Plus you know, if you work safe why do you need shoes??

Nah just joking, yeah will be wearing shoes.

As for the Fans for the amp, yeah ran them from the remote line of the head unit. I was rather surprised that the fans introduced no noise into the system which is always a major bonus.


----------



## glidn (Apr 21, 2007)

Strange, just tried to go back to previous post to go update what actually happened but i cannot edit them.

Is there a rule set here that you can only edit your post in the first 24hrs or something?

Sir_Dave - just be careful with dynamt around the seatbelt mounting piont, theres hardly any space behind the mount so if you do end up SD behind it make sure the mount can actually still clip and slide back on.

Well if i cannot edit my previous posts, i'll have to document everything then have a reference post to go with it, so i guess i'll do that and post accordingly in the next couple of days.


----------



## SiR_Dave (Mar 21, 2008)

glidn said:


> Sir_Dave - just be careful with dynamat around the seatbelt mounting piont, theres hardly any space behind the mount so if you do end up SD behind it make sure the mount can actually still clip and slide back on.


 Thanks for the tip


----------



## glidn (Apr 21, 2007)

ok a little bit of an update.

I have been playing with the tuning of the system, more towards imaging and staging that is.

In all accounts i have gotten the left side just spot on.

Everything is nice and clear from left side if windshield to the middle, but i still have a big gap from middle of the dash to just above the steering wheel.
Remember this being a right hand drive car the sound stage is reversed for most of you guys here.

ok the next thing on the list is, i'm thinking of only reverse the polarity on the right tweeter?

As the system is running active, i'm thinking this may fix my staging issue?

i have used the Alpine CDA9887 time alignment from around 20cm/8" to around 257cm. but i cannot get the right side staging 100%

could it be the mids time alignment throwing it off?

I'm not sure i'm all open to suggestions at this point.


----------



## SiR_Dave (Mar 21, 2008)

Bump


----------



## glidn (Apr 21, 2007)

ok i did not get a chance to change polarity this weekend, i may do it this evening otherwise it will have to be this weekend coming.

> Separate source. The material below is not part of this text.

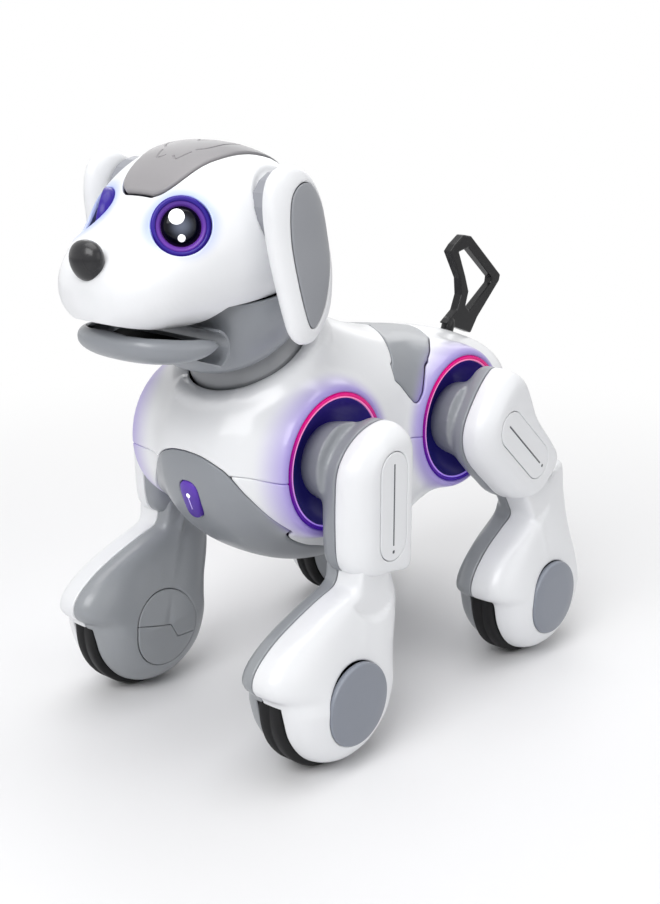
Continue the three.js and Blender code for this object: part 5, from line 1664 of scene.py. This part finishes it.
def make_wheel(plan, letter):
    half = [(foot_middle_x + x * wheel_half_width, wheel_radius - drop * wheel_half_width)
            for x, drop in tyre_half_shares]
    half = [(foot_middle_x - wheel_half_width, 0.0)] + half
    profile = half + [(2 * foot_middle_x - x, radius) for x, radius in half[::-1]]
    place = (0, plan["wheel_y"], wheel_radius)
    pair("tyre_" + letter, on_both(turned(profile, place, (1, 0, 0), 160)), rubber,
         both_bodies("wheel", letter), ["wheel_" + letter], "wheel_rubber")


def make_legs():
    for front, letter in ((True, "f"), (False, "r")):
        plan = leg_plan(front)
        make_thigh(plan, letter)
        make_shin(plan, letter)
        make_wheel(plan, letter)


# Studio

def make_lamp(name, place, size, watts):
    data = bpy.data.lights.new(name, "AREA")
    data.shape = "RECTANGLE"
    data.size, data.size_y = size
    data.energy = watts
    lamp = bpy.data.objects.new(name, data)
    lamp.location = place
    lamp.rotation_euler = (Vector(lamp_aim) - Vector(place)).to_track_quat("-Z", "Y").to_euler()
    bpy.context.scene.collection.objects.link(lamp)


def make_studio():
    for name, (place, size, watts) in lamps.items():
        make_lamp(name, place, size, watts)
    world = bpy.data.worlds.new("studio")
    bpy.context.scene.world = world
    world.use_nodes = True
    tree = world.node_tree
    tree.nodes.clear()
    path = node(tree, "ShaderNodeLightPath")
    seen = path.outputs["Is Camera Ray"]
    for ray in ("Is Transmission Ray", "Is Glossy Ray"):
        seen = math_node(tree, "MAXIMUM", seen, path.outputs[ray])
    strength = node(tree, "ShaderNodeMapRange", Value=seen, _3=ambient, _4=1.0).outputs[0]
    sky = node(tree, "ShaderNodeBackground", Strength=strength, Color=(1, 1, 1, 1))
    out = node(tree, "ShaderNodeOutputWorld")
    tree.links.new(sky.outputs[0], out.inputs["Surface"])


def floor_material():
    """Plain pale floor that turns into the white backdrop away from the dog."""
    material, tree, shader = new_material("floor", 0.55, shine=0.25)
    shader.inputs["Base Color"].default_value = (0.86, 0.86, 0.87, 1)
    place = object_place(tree)
    away = node(tree, "ShaderNodeVectorMath", {"operation": "LENGTH"}, _0=place).outputs["Value"]
    fade = node(tree, "ShaderNodeMapRange", {"interpolation_type": "SMOOTHSTEP"}, Value=away,
                _1=floor_fade[0], _2=floor_fade[1]).outputs[0]
    fine = node(tree, "ShaderNodeTexNoise", Vector=place, Scale=floor_grain_scale, Detail=3.0).outputs["Fac"]
    bump = node(tree, "ShaderNodeBump", Height=fine, Strength=0.2, Distance=floor_grain_height)
    tree.links.new(bump.outputs[0], shader.inputs["Normal"])
    path = node(tree, "ShaderNodeLightPath")
    seen = math_node(tree, "MULTIPLY", path.outputs["Is Camera Ray"], fade)
    white_shader = node(tree, "ShaderNodeEmission", Strength=1.0)
    mixed = node(tree, "ShaderNodeMixShader", _0=seen, _1=shader.outputs[0], _2=white_shader.outputs[0])
    tree.links.new(mixed.outputs[0], tree.nodes["Material Output"].inputs["Surface"])
    return material


def make_floor():
    sides = 96
    turns = [2 * math.pi * i / sides for i in range(sides)]
    points = [(0, 0, 0)] + [(floor_reach * math.cos(turn), floor_reach * math.sin(turn), 0) for turn in turns]
    faces = [(0, i + 1, (i + 1) % sides + 1) for i in range(sides)]
    mesh = bpy.data.meshes.new("floor")
    mesh.from_pydata(points, [], faces)
    mesh.materials.append(floor_material())
    thing = bpy.data.objects.new("floor", mesh)
    bpy.context.scene.collection.objects.link(thing)


def make_camera():
    data = bpy.data.cameras.new("camera")
    data.lens = camera_lens
    camera = bpy.data.objects.new("camera", data)
    camera.location = camera_place
    camera.rotation_euler = (math.pi / 2 - camera_down, 0, camera_turn)
    bpy.context.scene.collection.objects.link(camera)
    bpy.context.scene.camera = camera


bpy.context.scene.view_settings.view_transform = "Standard"
make_torso()
make_button()
make_hips()
make_tail()
make_neck()
make_head()
make_head_base()
make_nose()
make_jaw()
make_eyes()
make_ears()
make_legs()
make_camera()
make_studio()
make_floor()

also he still cannot do the sound deading yet, as this car really needs it.

One thing i have found which i presonally find strange is this. 35-36Hz is the peak frequency on a frequency sweep of the car. This is a 3dr Golf R32

For the 2000 golf GTI 5 door it's peak frequency is around 52Hz.

Just thought i would share this info.

I'll have do a new post for my car i'm about to start on too, i'll be doing Amp rack and sub box. But as yet not the front still deciding what speakers to use for fronts.


----------



## glidn (Apr 21, 2007)

Due to popular demand..

here are some finished product photos..

Interior with Head Deck and doors blah









Under the boot mat showing the amp box.









Showing the Amp inside its little house..

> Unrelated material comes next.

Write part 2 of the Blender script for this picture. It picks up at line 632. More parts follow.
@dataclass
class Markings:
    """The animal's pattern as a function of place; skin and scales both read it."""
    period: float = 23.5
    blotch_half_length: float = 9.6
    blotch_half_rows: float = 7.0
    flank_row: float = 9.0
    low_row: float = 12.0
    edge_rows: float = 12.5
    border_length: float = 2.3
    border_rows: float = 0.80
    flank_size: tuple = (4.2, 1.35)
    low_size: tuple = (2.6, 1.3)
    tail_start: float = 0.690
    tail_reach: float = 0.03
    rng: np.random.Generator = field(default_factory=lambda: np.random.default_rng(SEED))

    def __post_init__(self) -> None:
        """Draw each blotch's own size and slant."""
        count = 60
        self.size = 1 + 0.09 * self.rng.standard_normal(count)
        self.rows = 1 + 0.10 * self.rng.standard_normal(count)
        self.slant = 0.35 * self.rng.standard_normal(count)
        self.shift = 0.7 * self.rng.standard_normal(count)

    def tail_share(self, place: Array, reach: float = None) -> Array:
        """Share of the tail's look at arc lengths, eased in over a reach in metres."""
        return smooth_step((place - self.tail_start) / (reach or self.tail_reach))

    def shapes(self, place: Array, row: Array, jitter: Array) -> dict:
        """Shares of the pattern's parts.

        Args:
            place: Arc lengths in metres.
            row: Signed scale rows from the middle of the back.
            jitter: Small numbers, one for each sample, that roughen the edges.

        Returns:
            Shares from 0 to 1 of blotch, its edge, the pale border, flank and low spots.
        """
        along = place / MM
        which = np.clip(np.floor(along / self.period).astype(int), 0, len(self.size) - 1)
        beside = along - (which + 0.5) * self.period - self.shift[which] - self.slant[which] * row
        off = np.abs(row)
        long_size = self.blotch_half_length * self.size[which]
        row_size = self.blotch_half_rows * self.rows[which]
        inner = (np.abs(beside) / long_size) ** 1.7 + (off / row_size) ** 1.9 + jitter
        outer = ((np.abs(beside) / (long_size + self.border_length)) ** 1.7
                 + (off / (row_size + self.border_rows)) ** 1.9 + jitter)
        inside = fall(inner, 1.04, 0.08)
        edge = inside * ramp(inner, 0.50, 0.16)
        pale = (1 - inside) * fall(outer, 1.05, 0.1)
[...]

Showing the rear paneling with all the interior etc back in the car.. with a little bit of the subwoofer logo peeking thru the grilles.. (only viewable at certain angles 









I have been instructed to not do anything on the Amp rack for the time being, Hence it's only a wooden box. Not even to cover it in carpet.

It kinda of a bummer but hey, as you can see all the Cabling is label either by coloured Heatshrink or with Cable ties.


----------



## hugo23 (Apr 3, 2008)

Nice car, I love the MKIV R32  

Very good job with the 8" subs


----------



## SiR_Dave (Mar 21, 2008)

glidn said:


> Due to popular demand..
> 
> Showing the rear paneling with all the interior etc back in the car.. with a little bit of the subwoofer logo peeking thru the grilles.. (only viewable at certain angles


 Looks good behind the stock panels...... So I guess my next question is when are you going to add some dynamat to your R32 Golf ... looks great !!!! can`t wait to see what else your up to


----------



## pikers (Oct 21, 2007)

glidn said:


> I have been instructed to not do anything on the Amp rack for the time being, Hence it's only a wooden box. Not even to cover it in carpet.


What? By whom?


----------



## glidn (Apr 21, 2007)

well firstly this is not my car, it really bites to say so.
But the owner said so, to top it off.

It's a good friend of mine's car that i did the install on.

I'm not sure but i dont think i'll really get a chance to finish off the tuning and staging in the car anymore.

It's now official he is selling his car.


----------



## SiR_Dave (Mar 21, 2008)

glidn said:


> It's now official he is selling his car.


  Too bad.....


----------